Six months won’t define a career, one way or another. Atletico have enough credibility and respect in the bank that they could struggle through the end of the season and still come out with reason to be optimistic for the year ahead such are the strides they have made in recent years. That is not what this article is about either. This is simply an effort to identify players who have either stagnated or regressed in the last six months and have questions marks lingering over them, pretty strictly from an Atletico Madrid standpoint. So let’s get to it:
Oh, Antoine! I guess it’s all fun and games until your star player keeps talking about moving away from your club during a particularly bad run of results - linking himself with the MLS, Manchester United, PSG and Arsenal. I understand that judging a player for being outspoken can often be a reflection of the person criticising and in an age where we are crying out for more “characters”, it is a good thing. I also don’t subscribe to the Phil Neville keep your mouth shut philosophy.
Having said all that, there is a balance and it feels like Griezmann has almost upped the ante in interviews while his performances on the field have suffered majestically. Griezmann will get a big move away and this is more about his legacy with Atletico Madrid than his career on a whole. He does not, I’m sure, want to leave the Vicente Calderon in the form he is currently in. He is in the middle of his longest dry-spell in front of goal with the club and needs to improve if Atletico are to improve next year.
And aside from all that, if Manchester United continue to look at another three months of a no-confidence, couldn’t-hit-a-barn-door-with-a-banjo Antoine Griezmann, who says they even remain in the hunt for him? This football world is a fickle one and Griezmann might not want to test the bigger clubs as to how much they rate him.
From a fan’s point of view, we just want to see the best of Griezmann if it turns out to be his last few months in an Atletico shirt.
The verdict is out on Josema. He will either be world class or turn into a Uruguayan Phil Jones. And nobody wants to be a Uruguayan Phil Jones. He is currently in the middle of his formative years as a defender and if he does not eradicate his bad habits, they will follow him around for the remainder of his career. Get typecast as an erratic central defender, and you will be one for as long as you lace up your boots. Take a look at Stefan Savic (below, although that is sometimes justified).
Speaking of Savic, Gimenez has a living, breathing example of a player who was labelled as erratic during his spell at Manchester City and regardless of how well he did at Fiorentina or for Atletico, that was the perception and sometimes perception is reality. Luckily for Savic, he was given a chance to redeem himself and got his big move to City before that. For Gimenez, he has to avoid those pitfalls with every fibre of his physique.
The curious case of Koke. There is little doubting his ability, actually, there is no doubting his ability. It’s his subservient nature that could be his undoing. That is not to say that him listening to Diego Simeone is a bad thing but the true world class figures do not accept peripheral roles. While not condoning the way, let’s say, Wayne Rooney went about it when he was shunted to the wide position, but a player like Lionel Messi who simple can not be moved out of a central role because of how good he is in it.

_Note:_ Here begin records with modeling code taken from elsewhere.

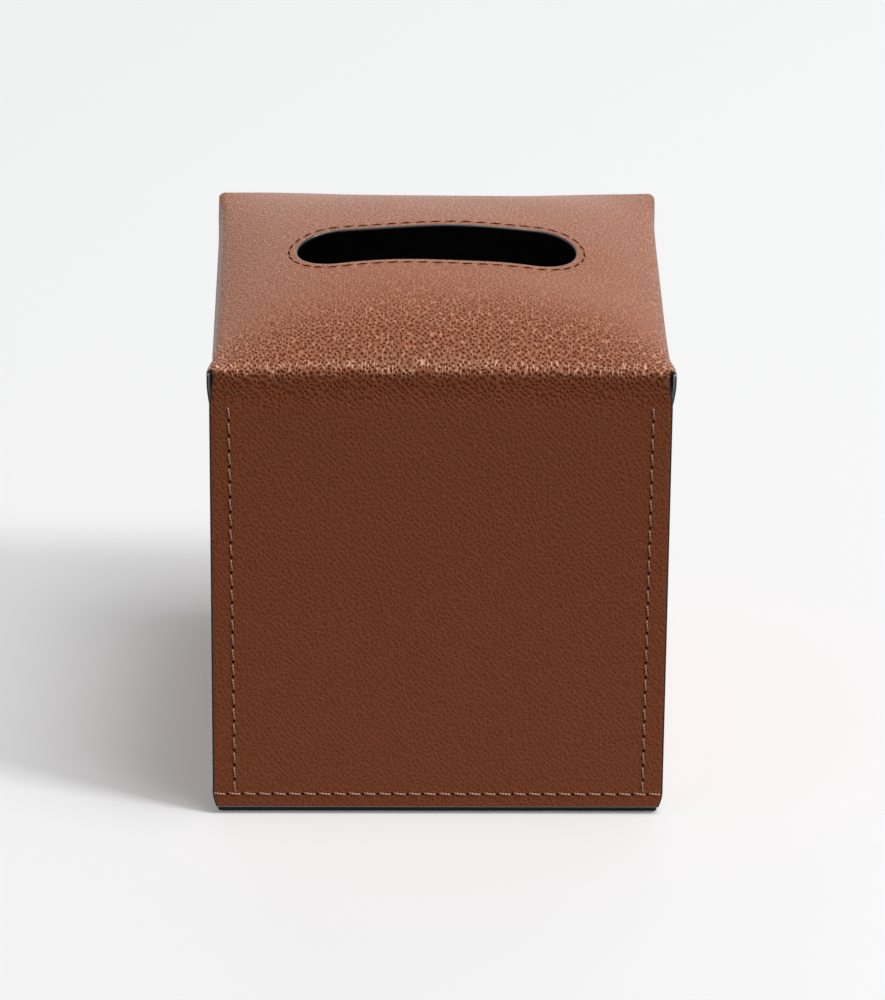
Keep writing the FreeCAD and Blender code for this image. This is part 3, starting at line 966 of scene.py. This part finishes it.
def refinish(node, material):
    """Give a carried-over CAD piece its finish."""
    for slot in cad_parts[node].material_slots:
        slot.material = material


# Operators

class MakeLeather(bpy.types.Operator):
    """Fold the leather over the CAD cover, with its slot, ears, flanges and painted edges"""

    bl_idname = "tissue_cover.leather"
    bl_label = "Leather"

    def execute(self, context):
        sizes, colours = context.scene.tissue_cover_sizes, context.scene.tissue_cover_colours
        form = LeatherForm(sizes)
        bm = thickened(folded_sheet(form), form)
        blank = bm.verts.layers.float_vector["blank"]
        write_map(bm, lambda vert: vert[blank].xy)
        materials = [
            leather_material(colours),
            speckled_material("leather_backing", colours.backing, 0.95, 700, 0.05 * MM),
            speckled_material("edge_paint", colours.edge_paint, 0.3, 900, 0.03 * MM),
            speckled_material("edge_core", colours.edge_core, 0.35, 1500, 0.05 * MM),
            speckled_material("slot_paint", colours.edge_paint, 0.26, 900, 0.02 * MM, ior=1.65),
        ]
        piece = add_object("folded_leather", bm, materials, "cover")
        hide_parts("leather_cover")
        return {"FINISHED"}


class MakeRingStitches(bpy.types.Operator):
    """Sew the ring of stitches round the slot"""

    bl_idname = "tissue_cover.ring_stitches"
    bl_label = "Ring stitches"

    def execute(self, context):
        sizes, stitches = context.scene.tissue_cover_sizes, context.scene.tissue_cover_stitches
        form = LeatherForm(sizes)
        length = sizes.slot_length + 2 * stitches.ring_margin
        width = sizes.slot_width + 2 * stitches.ring_margin
        perimeter = 2 * (length - width) + math.pi * width
        count = round(perimeter / stitches.ring_pitch)
        tenth = 0.1 / count

        def on_top(share):
            place = stadium_point(share, length, width)
            place.x += sizes.slot_shift
            ahead = stadium_point(share + tenth, length, width) - stadium_point(share - tenth, length, width)
            point = form.settled((place.x, place.y, form.top_height(place.x, place.y)))
            return placed(point, ahead.to_3d(), form.top_normal(place.x, place.y), stitches.slant / 2)

        size = (stitches.ring_length, stitches.stitch_bow, stitches.ring_radius)
        # The slot's thread colour carries painted shade
        thread = thread_material("ring_thread", context.scene.tissue_cover_colours.ring_thread)
        places = [on_top(number / count) for number in range(count)]
        row_of_stitches("slot_stitches", size, thread, places, [])
        return {"FINISHED"}


class MakeWallStitches(bpy.types.Operator):
    """Sew the upright seams of the front and back, and the hem of all four walls"""

    bl_idname = "tissue_cover.wall_stitches"
    bl_label = "Wall stitches"

    def execute(self, context):
        sizes, stitches = context.scene.tissue_cover_sizes, context.scene.tissue_cover_stitches
        form = LeatherForm(sizes)
        size = (stitches.stitch_length, stitches.stitch_bow, stitches.thread_radius)
        thread = thread_material("wall_thread", context.scene.tissue_cover_colours.hem_thread)
        row_of_stitches("seam_stitches", size, thread, *self.seam_places(form, stitches))
        row_of_stitches("hem_stitches", size, thread, *self.hem_places(form, stitches))
        return {"FINISHED"}

    def seam_places(self, form, stitches):
        """Where the upright stitches and their holes go."""
        top = form.fold - stitches.seam_start
        low = form.hem + stitches.hem_margin
        count = round((top - low) / stitches.seam_pitch)
        pitch = (top - low) / count
        places, holes = [], []
        for face in SIDES:
            normal = Vector((0, face, 0))
            for side in SIDES:
                for half_step in range(2 * count):
                    z = top - (half_step + 1) * pitch / 2
                    drift = stitches.left_drift if side < 0 else stitches.right_drift
                    margin = stitches.seam_margin + drift * ease(DRIFT_START, 1, (top - z) / (top - low))
                    x = side * (form.half_width - margin)
                    point = form.settled((x, face * form.half_depth, z))
                    place = placed(point, Vector((0, 0, 1)), normal, -face * stitches.slant)
                    (places, holes)[half_step % 2].append(place)
        return places, holes

    def hem_places(self, form, stitches):
        """Where the hem's stitches and their holes go."""
        z = form.hem + stitches.hem_margin
        places, holes = [], []
        for quarter in range(4):
            turned = Matrix.Rotation(quarter * math.pi / 2, 4, "Z")
            half = (form.half_width, form.half_depth)[quarter % 2]
            out = (form.half_depth, form.half_width - stitches.side_sink)[quarter % 2]
            count = round(2 * half / stitches.hem_pitch)
            for half_step in range(1, 2 * count):
                x = half * (half_step / count - 1)
                place = turned @ placed(
                    Vector((x, -out, z)), Vector((1, 0, 0)), Vector((0, -1, 0)), -stitches.slant)
                (holes, places)[half_step % 2].append(place)
        return places, holes


class FinishLining(bpy.types.Operator):
    """Give the boards and the lining inside the walls their finish"""

    bl_idname = "tissue_cover.lining"
    bl_label = "Boards and lining"

    def execute(self, context):
        colours = context.scene.tissue_cover_colours
        lining = woven_material("lining_cloth", colours.lining, 0.8 * MM)
        board = speckled_material("grey_board", colours.board, 0.85, 500, 0.05 * MM, 0.2)
        for wall in ("front", "back", "left", "right"):
            refinish(wall + "_lining", lining)
            refinish(wall + "_board", board)
        return {"FINISHED"}


class FinishBase(bpy.types.Operator):
    """Give the base's plate, riser, liner and felt their finish"""

    bl_idname = "tissue_cover.base"
    bl_label = "Base"

    def execute(self, context):
        colours = context.scene.tissue_cover_colours
        covered = speckled_material("covered_board", colours.base, 0.45, 1200, 0.05 * MM)
        refinish("base_plate", covered)
        refinish("base_riser", covered)
        refinish("base_liner", speckled_material("napped_cloth", colours.lining, 0.95, 2500, 0.15 * MM))
        refinish("base_felt", speckled_material("felt", colours.felt, 0.95, 1800, 0.15 * MM))
        return {"FINISHED"}


# The lights: name, place, size, which setting holds the power, and whether it casts shadows
LIGHTS = (
    ("side_light", (2.85, -1.22, 3.47), 0.75, "key_power", True),
    ("overhead_light", (1.12, -0.55, 4.27), 1.7, "top_power", True),
    ("fill_light", (0.0, 0.0, 4.65), 2.4, "fill_power", False),
    ("back_light", (0.41, 2.8, 1.4), 3.0, "back_power", False),
)
LIT_PLACE = Vector((0, 0, 0.07))

# The floor: half its size, how far out its bounce fades and to what share, and how pale the distance looks
FLOOR_HALF = 6
BOUNCE_FADES = (0.1, 0.7)
FAR_BOUNCE = 0.2
SEEN_STRENGTH = 0.88


class MakeStage(bpy.types.Operator):
    """Set up the floor, the lights and the camera"""

    bl_idname = "tissue_cover.stage"
    bl_label = "Stage"

    def execute(self, context):
        settings = context.scene.tissue_cover_stage
        self.make_floor(context.scene.tissue_cover_colours.floor, settings.bounce)
        self.make_surround(settings.surround)
        for name, place, size, power, shadow in LIGHTS:
            self.make_softbox(name, Vector(place), size, getattr(settings, power), shadow)
        self.make_camera(context.scene, settings)
        context.scene.view_settings.view_transform = "Standard"
        return {"FINISHED"}

    def make_floor(self, colour, bounce):
        """A wide pale floor, which lights the object less than it shows."""
        bm = bmesh.new()
        bmesh.ops.create_grid(bm, x_segments=2, y_segments=2, size=FLOOR_HALF)
        mesh = mesh_from(bm, "floor")
        floor = linked("floor", mesh)
        material, tree, shader = new_material("studio_floor")
        away = ramp(tree, length_of(tree, object_place(tree)), *BOUNCE_FADES)
        felt = mixed(tree, away, (bounce,) * 3, (FAR_BOUNCE * bounce,) * 3)
        put(tree, shader, "Base Color", mixed(tree, self.seen_rays(tree), felt, colour))
        put(tree, shader, "Roughness", 1.0)
        put(tree, shader, "Specular IOR Level", 0.0)
        mesh.materials.append(material)

    def seen_rays(self, tree):
        """One where the background is seen: by the camera, in a gloss or through glass."""
        path = tree.nodes.new("ShaderNodeLightPath")
        mirrored = maths(tree, "MAXIMUM", path.outputs["Is Glossy Ray"], path.outputs["Is Transmission Ray"])
        return maths(tree, "MAXIMUM", path.outputs["Is Camera Ray"], mirrored)

    def make_surround(self, strength):
        """Even light from all round, and pale where the camera looks past the floor."""
        world = bpy.data.worlds.new("surround")
        bpy.context.scene.world = world
        world.use_nodes = True
        tree = world.node_tree
        background = tree.nodes["Background"]
        strengths = scaled(tree, self.seen_rays(tree), SEEN_STRENGTH - strength, strength)
        put(tree, background, "Strength", strengths)
        put(tree, background, "Color", (1, 1, 1, 1))

    def make_softbox(self, name, place, size, power, shadow):
        """A square soft light that faces the object."""
        light = bpy.data.lights.new(name, "AREA")
        light.size = size
        light.energy = power
        light.use_shadow = shadow
        box = linked(name, light)
        box.location = place
        box.rotation_euler = (LIT_PLACE - place).to_track_quat("-Z", "Y").to_euler()
        box.visible_camera = False

    def make_camera(self, scene, settings):
        """The camera, from its place and its three turns."""
        camera = bpy.data.cameras.new("camera")
        camera.lens = settings.lens
        eye = linked("camera", camera)
        turns = (
            Matrix.Rotation(-settings.yaw, 4, "Z")
            @ Matrix.Rotation(math.pi / 2 - settings.pitch, 4, "X")
            @ Matrix.Rotation(settings.roll, 4, "Z")
        )
        eye.matrix_world = Matrix.Translation(settings.place) @ turns
        scene.camera = eye


class TissueCoverPanel(bpy.types.Panel):
    """The cover's operators, sizes and colours"""

    bl_idname = "VIEW3D_PT_tissue_cover"
    bl_label = "Tissue cover"
    bl_space_type = "VIEW_3D"
    bl_region_type = "UI"
    bl_category = "Tissue cover"

    def draw(self, context):
        for operator in OPERATORS:
            self.layout.operator(operator.bl_idname)
        for name in GROUPS:
            box = self.layout.box()
            group = getattr(context.scene, name)
            for key in group.bl_rna.properties.keys():
                if key not in ("rna_type", "name"):
                    box.prop(group, key, text=key.replace("_", " ").capitalize())


OPERATORS = (MakeLeather, MakeRingStitches, MakeWallStitches, FinishLining, FinishBase, MakeStage)
GROUPS = {
    "tissue_cover_sizes": CoverSizes,
    "tissue_cover_stitches": StitchSizes,
    "tissue_cover_colours": CoverColours,
    "tissue_cover_stage": StageSettings,
}


def register():
    """Make the groups, operators and panel known, and hang the groups on the scene."""
    for group in GROUPS.values():
        bpy.utils.register_class(group)
    for name, group in GROUPS.items():
        setattr(bpy.types.Scene, name, bpy.props.PointerProperty(type=group))
    for operator in OPERATORS:
        bpy.utils.register_class(operator)
    bpy.utils.register_class(TissueCoverPanel)


def unregister():
    """Take all of it away again."""
    bpy.utils.unregister_class(TissueCoverPanel)
    for operator in reversed(OPERATORS):
        bpy.utils.unregister_class(operator)
    for name, group in GROUPS.items():
        delattr(bpy.types.Scene, name)
        bpy.utils.unregister_class(group)


def main():
    """Make every piece."""
    register()
    bpy.ops.tissue_cover.leather()
    bpy.ops.tissue_cover.ring_stitches()
    bpy.ops.tissue_cover.wall_stitches()
    bpy.ops.tissue_cover.lining()
    bpy.ops.tissue_cover.base()
    bpy.ops.tissue_cover.stage()


if __name__ == "__main__":
    main()
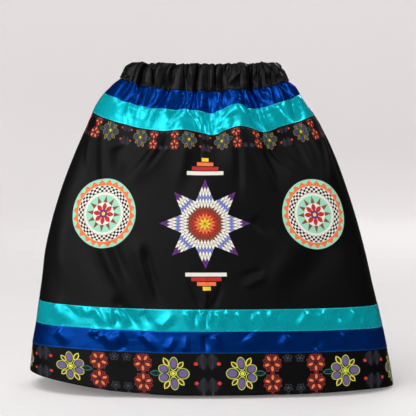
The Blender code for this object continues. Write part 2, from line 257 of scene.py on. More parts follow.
LARGE_FOLDS = table(FOLD_COLUMNS, FOLD_UNITS, """
 105 55  120   0  10  50  380
 200 50 -115   0  20  40  340
 310 50   50   0  30  30  300
 420 32   60  60   0  20  220
 540 28  -40 -70 -10   0  200
 640 42  100 150 -20 -20  220
 735 30  -45 -80   0  20  220
 790 45 -100   0 -20  60  320
 885 52  115   0  -5  60  400
 500 45   50   0   0 140  460
 170 95   60  95   0 360 1600
 300 34  -70   0  60 360 1200
 640 70  -50   0  20 400 1400
 860 90   60  85   0 400 1500
1090 50   90   0   5  50  360
1190 48  -85   0  15  40  330
1300 40   70  60  10  10  240
1412 32  -50 -60   0  10  220
1500 50   70  50   0  20  420
1600 34  -55 -60   0  20  240
1700 42   80  80 -10  10  260
1800 48  -85   0 -15  50  340
1905 50   90   0   0  50  380
1240 80   60  30   0 360 1500
1420 45  -70   0  20 380 1300
1720 60  -60   0 -30 360 1300
1860 80   50  40   0 400 1500
""")
FADE_IN = 0.35  # share of a fold's run over which it rises, and the rest of it is its fading
FADE_OUT = 0.65
GATHER_SPREADS = 0.8  # how much wider a fold is at its foot than at its head
BAND_DEEPENS = 0.40  # how much deeper the gathers are in the waistband than at its seam
BAND_DEEPENS_OVER = 0.020
print(len(GATHERS), "gathers and", len(LARGE_FOLDS), "large folds")

# %% [markdown]
# ## The form
#
# Each fold is a bell-shaped bump across the cloth. It rises and fades along its run, and leans and
# widens on its way down. The form is the oval moved out by all of them. To lay cloth on it, three
# directions are needed at every point: out of the form, down it and round it.

# %% Form
def around_the_seam(difference):
    """A difference of two places, taken the short way round the skirt."""
    return (difference + 1) % 2 - 1


def folds(down, places):
    """How far the folds take the cloth out and up at one distance down it."""
    out = np.zeros(len(places))
    up = np.zeros(len(places))
    for fold in GATHERS + LARGE_FOLDS:
        run = fold["bottom"] - fold["top"]
        rises = smooth((down - fold["top"]) / (FADE_IN * run)) if fold["top"] > -BAND_HEIGHT else 1.0
        strength = rises * smooth((fold["bottom"] - down) / (FADE_OUT * run))
        strength *= 1 + BAND_DEEPENS * smooth(-down / BAND_DEEPENS_OVER)
        below = np.clip(down / fold["bottom"], 0, 1)
        away = around_the_seam(places - fold["place"] - fold["lean"] * below)
        bump = strength * np.exp(-((away / (fold["width"] * (1 + GATHER_SPREADS * below))) ** 2))
        out += fold["depth"] * bump
        up += fold["lift"] * bump
    return out, up


def form(down, places):
    """Points of the skirt's form along one line of the cloth."""
    places = np.asarray(places, float)
    measures = section(down)
    share = smooth(down / SKIRT_LENGTH)
    squareness = SQUARENESS_AT_WAIST + (SQUARENESS_AT_HEM - SQUARENESS_AT_WAIST) * share
    x, y, out_x, out_y = oval(measures, squareness, places)
    side = np.where(x < 0, measures["left_seam"], measures["right_seam"])
    reach = np.abs(x) / np.where(x < 0, measures["left"], measures["right"])
    z = measures["centre"] + (side - measures["centre"]) * reach**SEAM_CURVE
    out, up = folds(down, places)
    return np.stack([x + out * out_x, y + out * out_y, z + up], axis=1)


def directions(down, places):
    """Unit vectors out of the form, down it and round it, along one line. The waistband's are level."""
    step = 0.002
    around = form(down, places + step) - form(down, places - step)
    level = down <= 0
    if level:
        along = np.tile((0.0, 0.0, -1.0), (len(places), 1))
    else:
        along = form(min(down + step, SKIRT_LENGTH), places) - form(down - step, places)
    away = np.cross(along, around)
    if level:
        away[:, 2] = 0
    return [vectors / np.linalg.norm(vectors, axis=1)[:, None] for vectors in (away, along, around)]


def half_loop(down):
    """Length of half the skirt's loop at one distance down."""
    line = form(down, np.linspace(0, 1, 201))
    return float(np.linalg.norm(np.diff(line, axis=0), axis=1).sum())


LOOP_DOWNS = np.linspace(-BAND_HEIGHT, SKIRT_LENGTH, 40)
LOOPS = np.array([half_loop(down) for down in LOOP_DOWNS])
print("half loops at the waist and the hem:", round(half_loop(0.0), 3), round(half_loop(SKIRT_LENGTH), 3))

# %% [markdown]
# ## Creases
#
# A crease is a soft trough or ridge along a short line of the cloth, deepest near its start. They are
# placed one by one, because no two are alike: from (place, down) to (to_place, to_down), with a width
# and a depth, below zero for a trough. Skew makes one flank longer than the other, as where the cloth
# leans over. The satin ribbons get the crispest ones, because their shine shows each of them. Places
# are in thousandths of half the skirt, downs in millimetres, widths and depths in tenths of one, and
# skews in tenths.

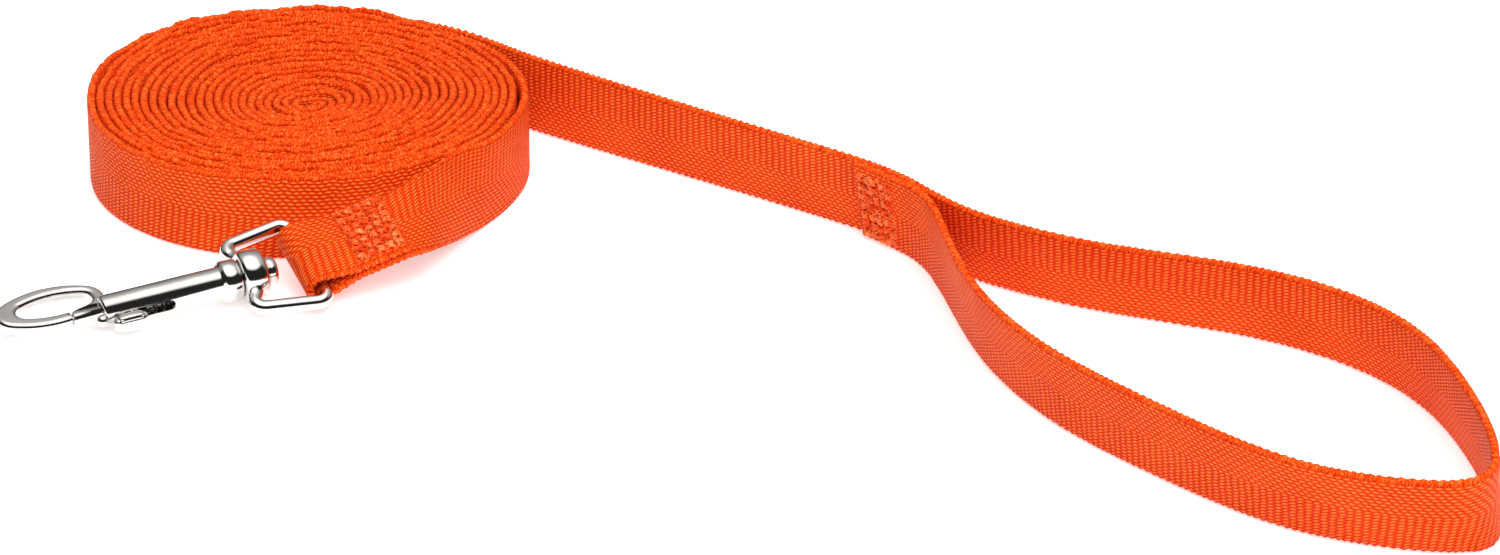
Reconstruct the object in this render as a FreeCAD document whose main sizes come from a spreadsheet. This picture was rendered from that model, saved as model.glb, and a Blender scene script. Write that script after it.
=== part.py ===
import FreeCAD, Part
import math
import os

from FreeCAD import Matrix, Placement, Vector

# Training leash: flat webbing wound on edge into a roll, with a hand loop at
# one end and a swivel bolt snap at the other.
# Millimetres, +Z up. Origin: centre of the roll's underside. +X points from
# the roll towards the hand loop, +Y away from the bolt snap.

os.makedirs("parts", exist_ok=True)
doc = FreeCAD.newDocument("training_leash")

# ---------------------------------------------------------------- dimensions
sheet = doc.addObject("Spreadsheet::Sheet", "dims")
DIMENSIONS = [
    # webbing
    ("web_width", 19.5),
    ("web_thick", 1.9),
    ("layer_gap", 0.1),
    # roll: radius where the handle strand leaves, growth in one turn
    ("roll_radius", 51.3),
    ("roll_growth", 4.0),
    ("exit_angle", 57.0),
    # fold round the eye's bar, and the two sewn seams
    ("fold_bore", 2.05),
    ("hook_seam_start", 9.0),
    ("hook_seam_end", 21.0),
    ("handle_seam_long", 12.5),
    ("seam_margin", 1.6),
    ("thread_wide", 0.8),
    ("thread_proud", 0.35),
    # eye
    ("wire_radius", 1.65),
    ("bar_half", 13.7),
    ("base_half", 10.4),
    ("base_at", 16.6),
    ("corner_radius", 2.4),
    ("neck_half", 4.4),
    ("neck_at", 13.6),
    ("collar_radius", 5.8),
    ("collar_from", 10.6),
    ("collar_to", 16.0),
    # swivel rivet
    ("rivet_radius", 2.5),
    ("rivet_play", 0.06),
    ("rivet_head_radius", 3.2),
    ("rivet_head_from", 7.7),
    ("rivet_head_to", 10.4),
    ("rivet_end", 22.0),
    # hook body: flange, barrel and bore
    ("flange_radius", 4.65),
    ("flange_from", 16.25),
    ("flange_to", 19.8),
    ("barrel_radius", 3.65),
    ("barrel_from", 20.9),
    ("barrel_to", 47.8),
    ("bore_radius", 2.75),
    ("bore_from", 22.6),
    ("bore_to", 46.2),
    # hook: outer and inner ellipses of the flat ring
    ("ring_centre", 57.6),
    ("ring_side", 5.2),
    ("ring_long", 12.3),
    ("ring_wide", 6.95),
    ("ring_end", 5.0),
    ("eyelet_centre", 56.6),
    ("eyelet_long", 8.4),
    ("eyelet_wide", 3.7),
    ("eyelet_end", 2.6),
    ("ring_thick", 3.1),
    ("ring_round", 1.15),
    ("tip_at", 54.6),
    ("bead_radius", 1.35),
    # bolt, its thumb stud and its spring
    ("bolt_radius", 1.55),
    ("bolt_play", 0.08),
    ("bolt_tip", 54.3),
    ("guide_radius", 2.67),
    ("guide_from", 40.2),
    ("guide_to", 45.6),
    ("stud_at", 42.8),
    ("stud_radius", 1.1),
    ("knob_from", 4.1),
    ("knob_to", 7.5),
    ("knob_long", 8.0),
    ("knob_tall", 4.2),
    ("knob_round", 0.9),
    ("slot_half", 1.3),
    ("bolt_travel", 8.0),
    ("spring_radius", 2.1),
    ("spring_wire", 0.5),
    ("spring_turns", 9.0),
]
for row, (alias, value) in enumerate(DIMENSIONS, start=1):
    sheet.set("A%d" % row, alias)
    sheet.set("B%d" % row, repr(value))
    sheet.setAlias("B%d" % row, alias)
doc.recompute()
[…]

Koke needs to grab the next six months by the neck and make that central midfield position his own, without question. He was on the brink of it before that Real Madrid loss when the game completely passed him by and Simeone was forced to push him out wide again. Tactics have a lot to do with it but Koke needs to be more assertive, more talismanic from a creative standpoint and add more goals and assists to his game in order to become the Andres Iniesta-like midfielder we all want him to become.
Another player in a similar boat to Koke, Saul is a player who has stagnated with only sporadic sights of his potential - check out his goal against Las Palmas just last week. Again, much of this comes down to tactics but at what point was Paul Pogba at the behest of tactics? Sure, he might have been moved around but was rarely, if ever dropped, when the tactics were changed.
Saul has the ability to become an undroppable player in Atletico’s team but he has been sacrificed now on several occasions. After an impressive 90 minutes against Las Palmas, which were preceded with three substitute performances, Saul needs to decide that every week is an on-week as opposed to oscillating between hot and cold, peripheral figure to central figure. At that point, he will become world class.
My belief that Stefan Savic was emerging as a top class centre-back may seem a little bit premature now, but believe me, there was a spell in the first half of the season that he was building something special with Diego Godin. Even Diego Simeone believed so, as he went with Savic in all five of Atletico’s early league games and Jose Gimenez was pushed to one side.
Savic’s arrival did not break any transfer records but he was not cheap and will need to take any chance he can get in the second half of the season or fear being swallowed up by an emerging cast of top class defenders at Atletico including Gimenez and Lucas Hernandez.
This one feels a little ‘what have you done for me lately?’ and I don’t want this to look like a reactionary piece but Diego Simeone has a huge job on his hands to limit the damage such a relatively poor start to the year has caused.
Jose Mourinho was lambasted for a perceived drop in performance by his teams in his third year. Is Diego Simeone currently fighting against a similar currant with a squad that he has drained every drop of potential out of? It is up to him to prove that particular narrative wrong and re-invent his own tactics, or at least refresh them, and make sure that this world class squad does themselves justice in the next six months.